Is there a better gasoline additive than BTEX?

We’ve known for some time that the chemical benzene is toxic to humans and can cause cancer. But we’re only beginning to learn the extent of the health impacts of BTEX, the stew of hydrocarbons that include benzene and which constitute a key additive for gasoline.

BTEX stands for benzene, toluene, ethyl-benzene and xylene. The four chemicals are pulled up as part of the oil-drilling process, and often they’re infused into gasoline at the refinery level because they elevate the octane rating of gas. BTEX also is present in cigarette smoke, as well as a wide variety of household products, including detergents, cleaners, nail polish and even children’s toys.

Last month a trio of researchers with The Endocrine Disruption Exchange (TEDX), based in tiny Paonia, Colorado, published a study in the journal Environmental Science & Technology showing that even low-level exposure to BTEX can elevate the risk of reproductive disorders, respiratory illnesses like asthma, and cardiovascular disease.

“These chemicals are in the air, most of us are exposed to them on a regular basis, and they’re probably making us sick,” said Carol Kwiatkowski, one of the three researchers on the study, said on Dec. 14, 2015, when the group’s findings were presented during a discussion hosted by the Environmental and Energy Study Institute in Washington, D.C.

The paper’s co-authors were Theo Colborn and Ashley Bolden. Colborn, who founded TEDX in 2003, died Dec. 14, 2014, exactly a year before the EESI presentation. She was 87.

“We’ve been working on this paper for years,” Kwiatkowski, the executive director of TEDX, told the Daily Sentinel of Grand Junction, Colorado. “She would say many times, if we could just get the BTEX paper out before she died, she’d be happy. We didn’t exactly pull it off but she knew we were close.”

Ninety percent of outdoor exposure to BTEX comes from tailpipe emissions of vehicles, Kwiatkowski said. And since many Americans live near major roadways or other areas where air pollution is prevalent, the risk could be much higher than anyone imagined. According to the American Lung Association’s 2016 “State of the Air” report, more than half of Americans — 166 million — “live in counties that have unhealthful levels of either ozone or particle pollution.”

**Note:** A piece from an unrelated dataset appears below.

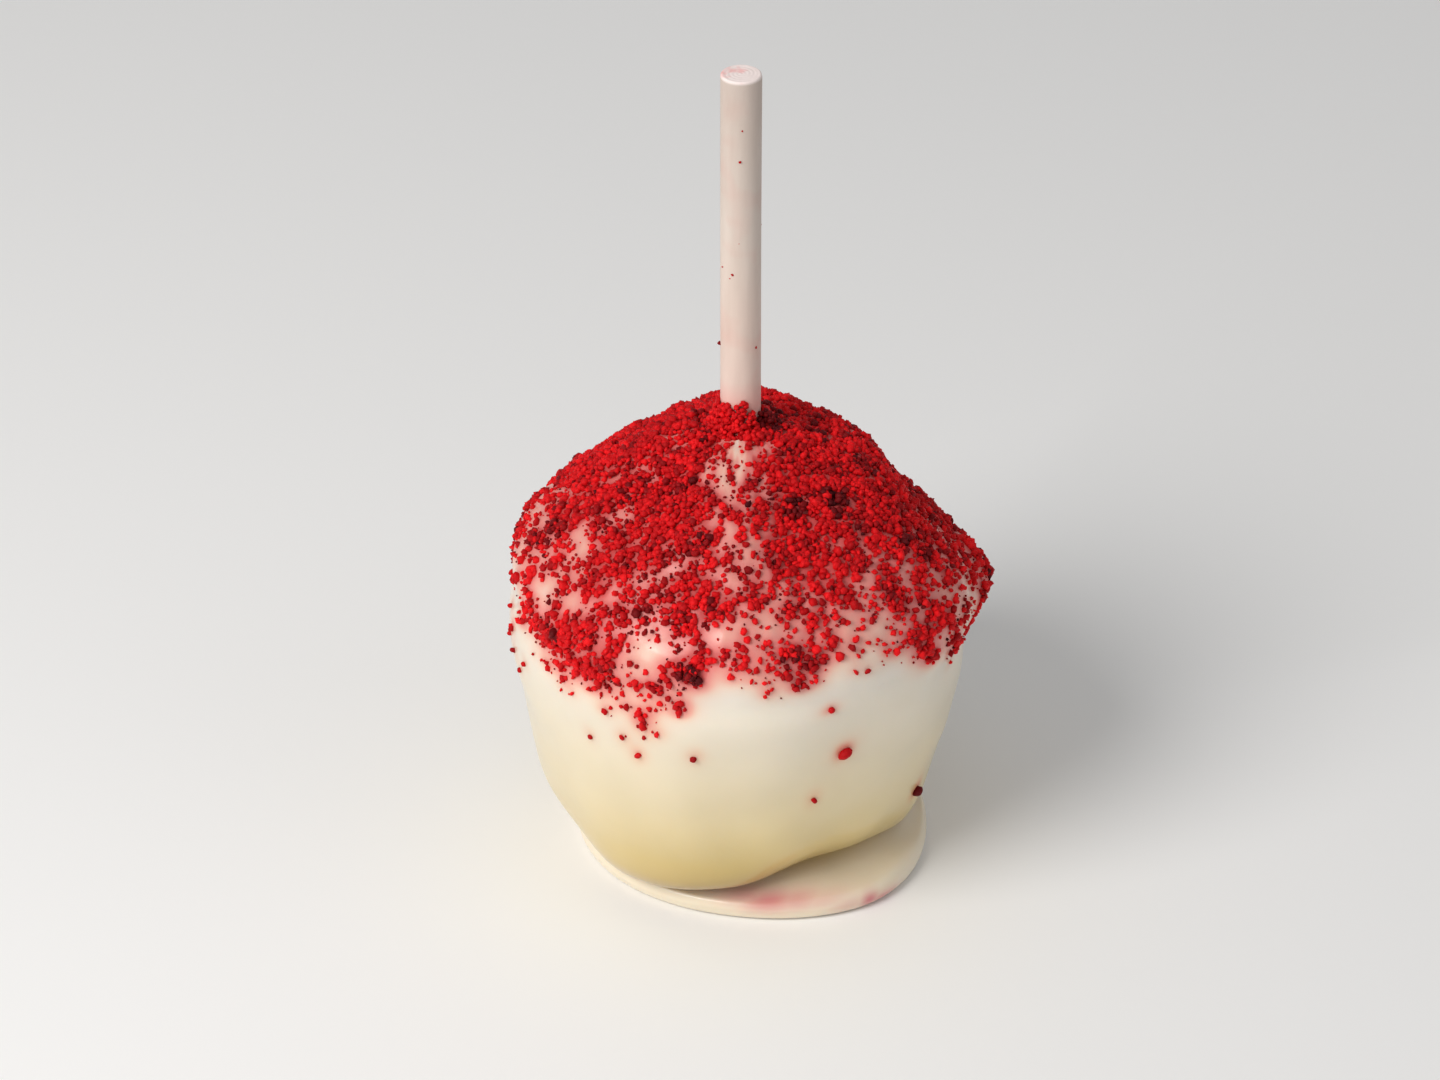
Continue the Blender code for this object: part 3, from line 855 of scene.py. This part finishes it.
def coatingMaterial():
    # ivory with a warm tint that is partly painted reflection, the foot's tint, clouds, bled red, stains
    # and painted shade in the crease over it
    material, tree, shader = newMaterial("whiteCoating", coatFinish["roughness"][0], Subsurface_Weight=0.25,
                                         Subsurface_Scale=2.5 * mm, Coat_Roughness=0.12)
    shader.inputs["Subsurface Radius"].default_value = (1.0, 0.75, 0.5)
    # warm tint, partly painted warm reflection from below
    body = mixed(tree, painted(tree, "warmthAndBounce"), coatFinish["ivory"], coatFinish["warmAndBounce"])
    body = mixed(tree, painted(tree, "foot"), body, coatFinish["foot"])
    clouds = mixed(tree, grain(tree, *coatFinish["clouds"]), *coatFinish["cloudTints"])
    body = mixed(tree, 1.0, body, clouds, "MULTIPLY")
    blush = painted(tree, "blush")
    body = mixed(tree, 1.0, body, ramp(tree, blush, coatFinish["bled"]), "MULTIPLY")
    body = mixed(tree, painted(tree, "stain"), body, coatFinish["stain"])
    # painted shade in the crease over the foot
    body = mixed(tree, painted(tree, "creaseShade"), body, coatFinish["creaseShade"])
    tree.links.new(body, shader.inputs["Base Color"])
    soaking = {"Roughness": coatFinish["roughness"], "Coat Weight": coatFinish["coat"]}
    for socket, (bare, soaked) in soaking.items():
        value = addNode(tree, "ShaderNodeMapRange", {"To Min": bare, "To Max": soaked}, Value=blush)
        tree.links.new(value.outputs["Result"], shader.inputs[socket])
    depth, strength = coatFinish["dimpleBump"]
    bumped(tree, shader, grain(tree, *coatFinish["dimples"]), depth * mm, strength)
    return material


def buildCoating():
    # the grid, then the wall and floor of the stick's hole
    around = coatShape["around"]
    rim = gridPoints[-1]
    bottom = stickLow.z - coatShape["holeDepth"] * mm
    drop = bottom - rim[:, 2]
    levels = [rim[:, 2] + drop * share for share in coatShape["holeRows"]]
    wall = np.stack([np.column_stack((rim[:, :2], level)) for level in levels])
    middleX, middleY, _ = coatShape["middle"]
    poles = np.array(((middleX * mm, middleY * mm, 0), (stickMiddle.x, stickMiddle.y, bottom)))
    points = np.vstack((np.concatenate((gridPoints, wall)).reshape(-1, 3), poles))
    grids = {
        "blush": blushGrid(),
        "stain": stainGrid(),
        # painted shade in the crease
        "creaseShade": creaseShadeGrid(),
        # warm tint, partly painted warm reflection
        "warmthAndBounce": warmthAndBounceGrid(),
        "foot": ease(creaseRing, creaseRing - 0.5, gridAlong),
    }
    hidden = np.zeros(len(wall) * around + len(poles))
    values = {key: np.concatenate((grid.ravel(), hidden)) for key, grid in grids.items()}
    faces = ringFaces(gridRows + len(wall), around)
    piece = newPiece("coating", points, faces, coatingMaterial(), values)
    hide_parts("coated_cake")


buildCoating()


# The paper stick.

stickShape = {
    "around": 64,
    "rows": 120,
    "rimRows": 6,
    "rimRound": 0.35,  # rounding of the two rims
    "seamStep": 0.05,  # height of the paper's last edge
    "wobble": 0.03,
    "wobbleRise": (60, 110),  # radians per metre up the stick of its two waves
    "discRows": 16,
    "discStart": 0.06,  # the disc's first row, in shares of its radius
    "windings": 5,  # turns of paper seen on the end
    "windingDepth": 0.06,
    "windingFade": 0.1,  # from the rim inward
    "poleDepth": 0.03,  # of the discs' middles
}
stickFinish = {
    "heights": (66, 125),  # where the ramp of its colours begins and ends
    # paper pink at the foot, darker towards the top of the side; the last two stops are the end face, near
    # white: the paper's pale colour made lighter than the side as painted light on the upward end
    "colours": (
        (0.0, (0.80, 0.36, 0.33)),
        (0.10, (0.78, 0.46, 0.41)),
        (0.17, (0.75, 0.61, 0.54)),
        (0.35, (0.71, 0.59, 0.52)),
        (0.6, (0.66, 0.58, 0.52)),
        (0.88, (0.59, 0.50, 0.445)),
        (0.984, (0.57, 0.48, 0.43)),
        (0.992, (0.97, 0.88, 0.86)),
        (1.0, (0.98, 0.90, 0.88)),
    ),
    # noise: features per metre, their detail and the stretch of its pattern
    "fibres": (600, 4, (1, 1, 0.15)),
    "fibreTints": ((0.90, 0.88, 0.86), (1.08, 1.08, 1.08)),
    "blotches": (130, 2),
    "blotchTints": ((0.0, (1, 1, 1)), (0.52, (1, 1, 1)), (0.72, (1.0, 0.86, 0.85))),
    "endHeights": (124.2, 124.5),  # where the tints of the end set in
    "end": (380, 2),
    "endTints": ((0.0, (1, 1, 1)), (0.5, (1, 0.96, 0.96)), (0.62, (1.0, 0.66, 0.66)),
                 (0.75, (0.86, 0.36, 0.36))),
    "relief": (900, 4, (1, 1, 0.3)),
    "reliefBump": (0.08, 0.5),  # depth in mm and strength
}


def between(tree, height, low, high):
    # share of the way from low to high, heights in mm
    settings = {"From Min": low * mm, "From Max": high * mm}
    return addNode(tree, "ShaderNodeMapRange", settings, Value=height).outputs["Result"]


def stickMaterial():
    # rolled paper: a ramp over its height (its near-white end partly painted light) * fibres * blotches,
    # with pink tints on the end
    look = stickFinish
    material, tree, shader = newMaterial("stickPaper", 0.62, Specular_IOR_Level=0.35)
    place = tree.nodes.new("ShaderNodeTexCoord").outputs["Object"]
    height = addNode(tree, "ShaderNodeSeparateXYZ", Vector=place).outputs["Z"]
    colour = ramp(tree, between(tree, height, *look["heights"]), look["colours"])
    fibres = mixed(tree, grain(tree, *look["fibres"]), *look["fibreTints"])
    colour = mixed(tree, 1.0, colour, fibres, "MULTIPLY")
    blotches = ramp(tree, grain(tree, *look["blotches"]), look["blotchTints"])
    colour = mixed(tree, 1.0, colour, blotches, "MULTIPLY")
    tints = ramp(tree, grain(tree, *look["end"]), look["endTints"])
    tinted = mixed(tree, 1.0, colour, tints, "MULTIPLY")
    colour = mixed(tree, between(tree, height, *look["endHeights"]), colour, tinted)
    tree.links.new(colour, shader.inputs["Base Color"])
    depth, strength = look["reliefBump"]
    bumped(tree, shader, grain(tree, *look["relief"]), depth * mm, strength)
    return material


def buildStick():
    # profile (r, z) carried round: end disc, rounded rim, side, rim, disc;
    # r gets a seam step and a slight wobble, the discs a spiral groove sin(2 pi (n r / R - a / 2 pi))
    shape = stickShape
    bevel = shape["rimRound"] * mm
    flat = stickRadius - bevel
    bend = np.linspace(0, math.pi / 2, shape["rimRows"])
    discShare = np.linspace(shape["discStart"], 1, shape["discRows"])
    length = stickHigh.z - stickLow.z
    side = np.linspace(bevel, length - bevel, shape["rows"])
    r = np.concatenate((flat * discShare, flat + bevel * np.sin(bend[1:]), 0 * side[1:-1] + stickRadius,
                        flat + bevel * np.cos(bend), flat * discShare[::-1][1:]))
    z = np.concatenate((0 * discShare, bevel - bevel * np.cos(bend[1:]), side[1:-1],
                        length - bevel + bevel * np.sin(bend), length + 0 * discShare[1:]))
    turn = np.linspace(0, 2 * math.pi, shape["around"], endpoint=False)
    r, z, turn = r[:, None], z[:, None], turn[None]
    disc = np.clip((flat - r) / (shape["windingFade"] * mm), 0, 1) * np.sign(z - length / 2)
    spiral = np.sin(2 * math.pi * shape["windings"] * r / stickRadius - turn)
    groove = shape["windingDepth"] * mm * (0.5 + 0.5 * spiral)
    seam = (turn / (2 * math.pi) - 1) * shape["seamStep"] * mm
    slow, fast = shape["wobbleRise"]
    swing = np.sin(2 * turn + z * slow) + np.sin(3 * turn - z * fast + 1)
    wobble = shape["wobble"] * mm * swing / 2 - shape["wobble"] * mm
    r = r * (1 + (seam + wobble) / stickRadius)
    z = stickLow.z + z - disc * groove
    x, y = stickMiddle.x + r * np.cos(turn), stickMiddle.y + r * np.sin(turn)
    points = np.stack((x, y, z + 0 * turn), -1)
    sunk = shape["poleDepth"] * mm
    poles = np.array(((stickMiddle.x, stickMiddle.y, stickLow.z + sunk),
                      (stickMiddle.x, stickMiddle.y, stickHigh.z - sunk)))
    faces = ringFaces(len(points), shape["around"])
    points = np.vstack((points.reshape(-1, 3), poles))
    piece = newPiece("paperStick", points, faces, stickMaterial())
    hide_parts("stick")


buildStick()


# Floor, lights and camera.

studio = {
    "floor": (0.96, 0.96, 0.96),
    "floorShade": 0.98,  # what is left of it in its faint clouds
    "floorHalf": 1.6,
    "floorCells": 32,
    "floorRise": (0.9, 0.9),  # height of the step at the back, and where it begins
    "world": (1.0, 1.0, 1.0, 0.37),
    "lights": {
        "key": {"place": (-0.49, -0.44, 0.58), "size": 0.5, "power": 5.25, "colour": (1.0, 0.98, 0.95)},
        "fill": {"place": (0.7, -0.3, 0.5), "size": 0.6, "power": 0.42, "colour": (0.96, 0.98, 1.0)},
        "bounce": {"place": (-0.16, -0.26, 0.02), "size": 0.12, "power": 0.04, "colour": (1.0, 0.9, 0.7)},
    },
    "aim": (0.0, 0.0, 0.045),
}


def addFloor():
    # a square sheet, rising in a smooth step far behind: z = rise * ease(y)
    half, cells = studio["floorHalf"], studio["floorCells"]
    rise, start = studio["floorRise"]
    span = np.linspace(-half, half, cells + 1)
    x, y = np.meshgrid(span, span, indexing="xy")
    points = np.stack((x, y, rise * ease(start, half, y)), -1).reshape(-1, 3)
    row, column = np.meshgrid(np.arange(cells), np.arange(cells), indexing="ij")
    first = row * (cells + 1) + column
    above = first + cells + 1
    faces = np.stack((first, first + 1, above + 1, above), -1).reshape(-1, 4).tolist()
    mesh = bpy.data.meshes.new("floor")
    mesh.from_pydata(points.tolist(), [], faces)
    mesh.shade_smooth()
    material, tree, shader = newMaterial("paleFloor", 0.9)
    shaded = tuple(studio["floorShade"] * value for value in studio["floor"])
    tone = mixed(tree, grain(tree, 3, 1), studio["floor"], shaded)
    tree.links.new(tone, shader.inputs["Base Color"])
    mesh.materials.append(material)
    floor = bpy.data.objects.new("floor", mesh)
    bpy.context.scene.collection.objects.link(floor)


def addLight(name, light):
    # a round area light that looks at the aim
    data = bpy.data.lights.new(name, "AREA")
    data.shape = "DISK"
    data.size = light["size"]
    data.energy = light["power"]
    data.color = light["colour"]
    lamp = bpy.data.objects.new(name, data)
    lamp.location = light["place"]
    toAim = Vector(studio["aim"]) - Vector(light["place"])
    lamp.rotation_euler = toAim.to_track_quat("-Z", "Y").to_euler()
    bpy.context.scene.collection.objects.link(lamp)


def addWorld():
    # an even light from all around
    world = bpy.data.worlds.new("studio")
    world.use_nodes = True
    background = world.node_tree.nodes["Background"]
    background.inputs["Color"].default_value = (*studio["world"][:3], 1)
    background.inputs["Strength"].default_value = studio["world"][3]
    bpy.context.scene.world = world


view = {"place": (-3.97, -660.24, 460.61), "pitchDown": 31.90, "lens": 132.2}  # mm, degrees, mm


def addCamera():
    # level from side to side, looking along +y and down
    data = bpy.data.cameras.new("camera")
    data.lens = view["lens"]
    data.sensor_width = 36
    data.clip_start = 0.05
    data.clip_end = 10
    camera = bpy.data.objects.new("camera", data)
    camera.location = [value * mm for value in view["place"]]
    camera.rotation_euler = (math.radians(90 - view["pitchDown"]), 0, 0)
    bpy.context.scene.collection.objects.link(camera)
    bpy.context.scene.camera = camera


addFloor()
for name, light in studio["lights"].items():
    addLight(name, light)
addWorld()
addCamera()
bpy.context.scene.view_settings.view_transform = "Standard"
print("stage set")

“We actually need to do a lot more research,” Jessie Stolark, a policy associate at EESI who introduced Kwiatkowski at the December event, told me. “Because a lot of times these compounds are studied alone, so that’s why a lot of research was done on benzene. And that’s why I think there’s been so much focus on benzene, but nobody’s really been looking at these compounds in concert.”

BTEX, also known as aromatics, are only the latest in a long line of additives for blending into gasoline, to bring an otherwise inferior product up to minimum octane standards. For decades lead was the additive of choice, until a relatively small group of government workers got the neurotoxin eliminated. MTBE was next, but concerns about groundwater contamination brought a crackdown. There have been misgivings among health advocates about BTEX for years, and its use has dropped, but it’s still relied on at the refinery level.

Many experts say ethanol, a cleaner, cheaper additive that also is a natural octane booster, is the wisest choice. During the upcoming Midterm Evaluation of the federal fuel-economy standards (known as CAFE), the issue of whether to infuse more high-octane ethanol into the nation’s gasoline supply is likely to come up.

“I see it as two sides of the same coin,” said Stolark, who authored an authoritative history of octane and gasoline additives. “You’re really, by having a clean source of octane, solving all these issues with health. But then you’re also addressing CAFE; it’s a potential CAFE game-changer … another potential pathway to reduce petroleum consumption, and to reduce the carbon intensity in the transportation sector.”